From City Streets to Gallery Walls
The ‘tortured artist’ is a stereotype known around the world but not always understood, especially by those who are not creative or not tormented in some way. Van Gogh painted some of his best works while under severe emotional torment, Milton wrote Paradise Lost after he lost his wife and child – and his eyesight. Look at what Amy Winehouse achieved in her short and tormented life. Another extremely talented but ‘tortured’ artist with a brief but productive life was Jean-Michel Basquiat. His journey started with a tough childhood in which he was plagued with one catastrophe after another.

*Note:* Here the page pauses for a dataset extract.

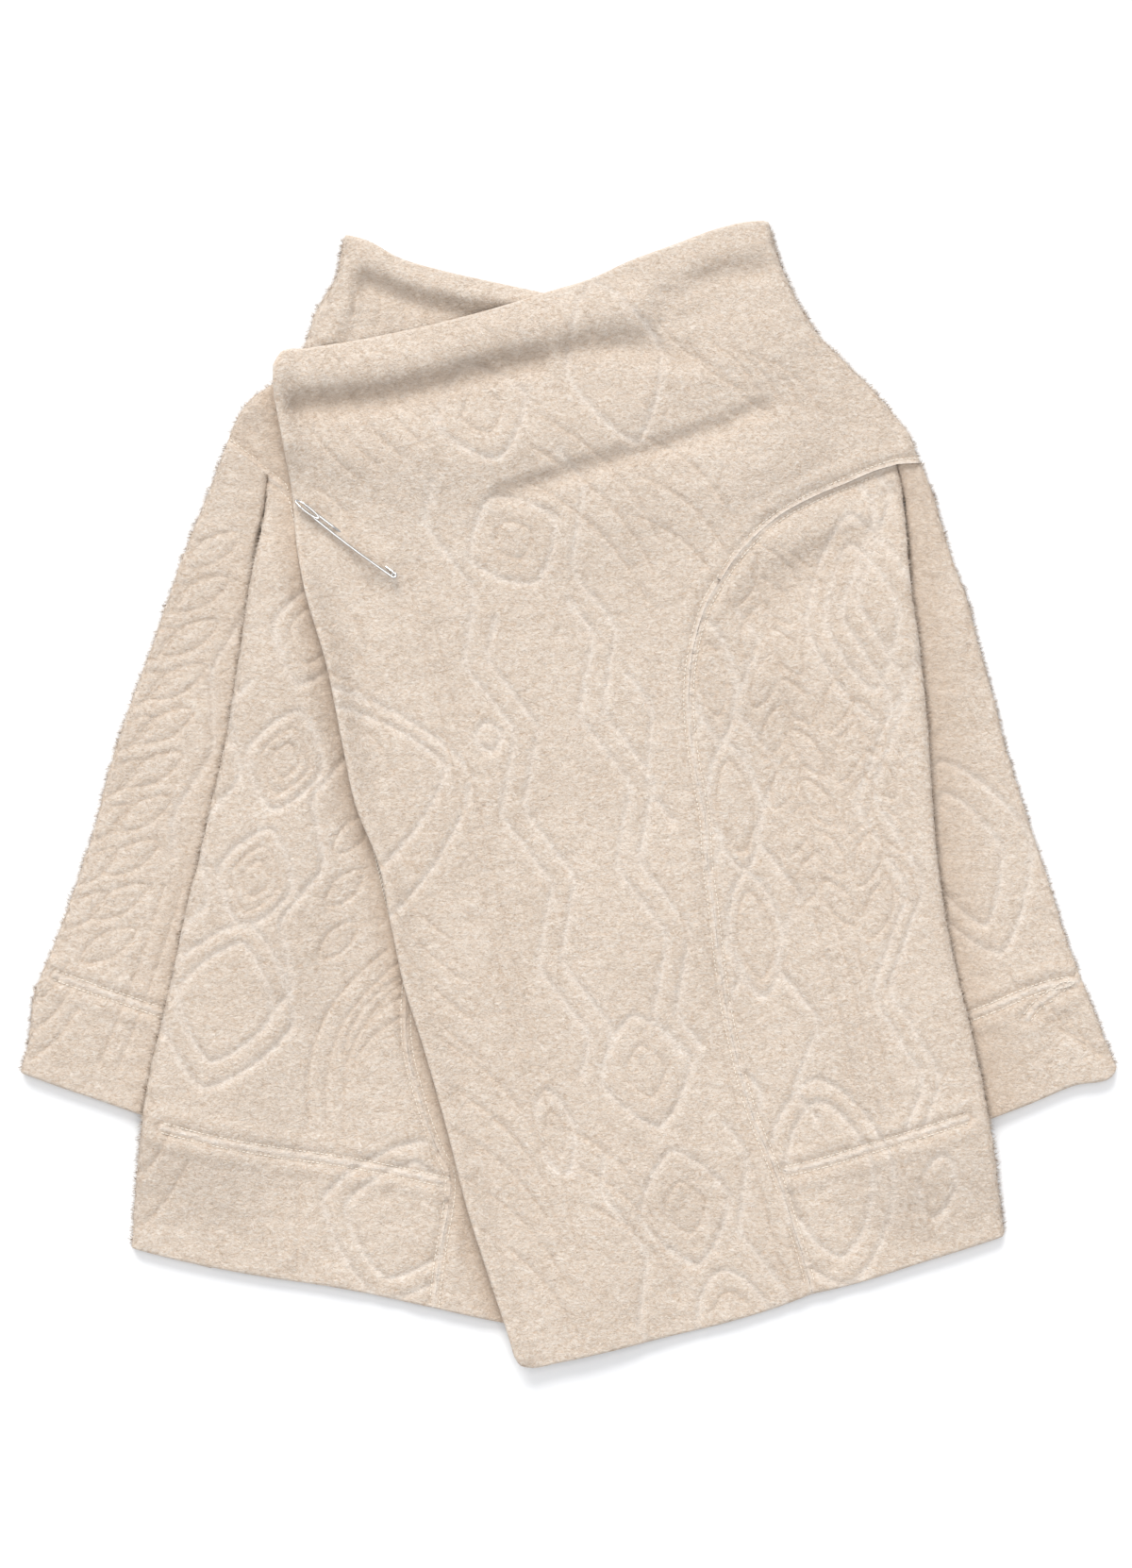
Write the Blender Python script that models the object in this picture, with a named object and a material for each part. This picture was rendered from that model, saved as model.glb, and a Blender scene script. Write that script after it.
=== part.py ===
"""Raglan wrap cardigan of brushed plush, lying flat on its back and closed with a kilt pin.

Lengths in this file are millimetres until make_object turns them into metres. X runs to the
right and Y up, seen from above, and Z runs up from the surface that the garment lies on.
"Upper" is the front that lies on top, "under" the one it is wrapped over.
"""

import math

import bpy
import numpy as np
from mathutils.geometry import delaunay_2d_cdt

for old in list(bpy.data.objects):
    bpy.data.objects.remove(old, do_unlink=True)

# ---------------------------------------------------------------- driving sizes

WALL = 4.0  # thickness of the brushed cloth
LAYER_GAP = 1.0  # air between two layers that lie on each other
SEAM_GAP = 0.3  # between two pieces sewn together
PITCH = WALL + LAYER_GAP
SLEEVE_THICKNESS = 2 * WALL + LAYER_GAP
SLEEVE_LIFT = SLEEVE_THICKNESS + LAYER_GAP  # how far a hidden sleeve lifts the body

RIM_INSET = 1.5  # roundness of a free edge
FOLD_INSET = 6.0  # roundness of a fold, measured in plan
SLEEVE_FOLD_INSET = 4.4
INNER_FOLD = 0.8  # least roundness of a fold's inner skin
SIDE_WRAP = 50.0  # a side panel's width on the back
SHOULDER_WRAP = 15.0  # a front's width on the back, behind the shoulder
LIFT_MARGIN = 4.0  # how far the cloth stays level beside a hidden sleeve
DRAPE = 70.0  # length of the slope after that
STEP_MARGIN = 8.0  # the same two beyond the hidden front edge
STEP_DRAPE = 70.0
HEM_DEPTH = 86.0  # turned-up hem on the side panels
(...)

Instead of becoming a statistic, Basquiat channelled his trauma into creating a complex and colourful body of work that impacted on the American contemporary art world in a big way.
Same Old Shit (SAMO)
Basquiat shouted out against politics, religion and the institution with by signing his works with SAMO, which is shorthand for ‘Same Old Shit’. He once said there is no such thing as influence, that ‘…it’s simply someone’s idea going through my new mind.’ His works featured elements from his Haitian and Puerto Rican heritage, bible verses, political issues and popular culture. Did Basquiat truly feel that his work was ‘SAMO’? Considering what he had to endure in his life, this would not be surprising.
Surgery, Madness, Drugs and Rock
Jean-Michel Basquiat’s mother was originally from Puerto Rico and his father from Haiti. They lived in New York where their children were born and raised. Basquiat visited art exhibitions and museums from a young age with his mother who also encouraged his artistic talents. The first tragedy the family experienced was the death of Basquiat’s older brother shortly after he was born. When Basquiat was eight he was struck by a car. His injuries were extensive and his spleen was surgically removed. During his stay in the hospital, Basquiat was entertained by a medical textbook his mother brought him. In later years it became apparent that the sketches in the book made such an impact on him that it featured in much of his work.
Sadly, the accident was not the only blow for Basquiat that year – his parents separated. His mother was then diagnosed as mentally unstable and the children had to live with their father. A few years later her mental state had declined so far that she was committed to a hospital and subsequently spent extended periods in mental institutions. Basquiat was 15 when he ran away from home to sleep in the streets. He was arrested and taken home but left yet again aged 17. This time he didn’t go back and instead left school and started living with a friend and his family. In later years Basquiat made a modest living by painting and selling postcards and also sold drugs. He spent nights hanging around in punk rock nightclubs hours. During this time he began painting the New York City walls, signing his work as SAMO.
A Short Path to Fame
Basquiat’s art in the streets got noticed. Pop art icon Andy Warhol took an interest in him as did neo-expressionist artist Julian Schnabel and eminent street artist Keith Haring, who also became enchanted with the young artist’s mark all over the city. Basquiat’s work exploded onto the contemporary art scene in New York and was soon featured on some of the city’s top galleries’ walls. He became an instant star. Various high-end and underground art magazines featured Basquiat as a formidable and fresh new voice in the scene. Fame and fortune lead to the young artist dating Madonna and developing habits like driving past street merchants in his limousine and handing out US$100 bills to them. Unfortunately, not all of his habits had a positive outcome.
The Final Devastating Chapter
Just as fast as he shot to stardom, Jean-Michel Basquiat crashed. He was a victim of drug abuse and was eventually killed by it. When he was only 27 years old Basquiat died in his Manhattan studio of a drug overdose.
The Art Lives on
After his tragic death, Jean-Michel Basquiat and his contribution to the contemporary art scene was honored at the Whitney Museum of American Art and at the Brooklyn Museum. His short life has featured in biographies and documentaries and his artworks have reached record sales prices of as much as US$100 million.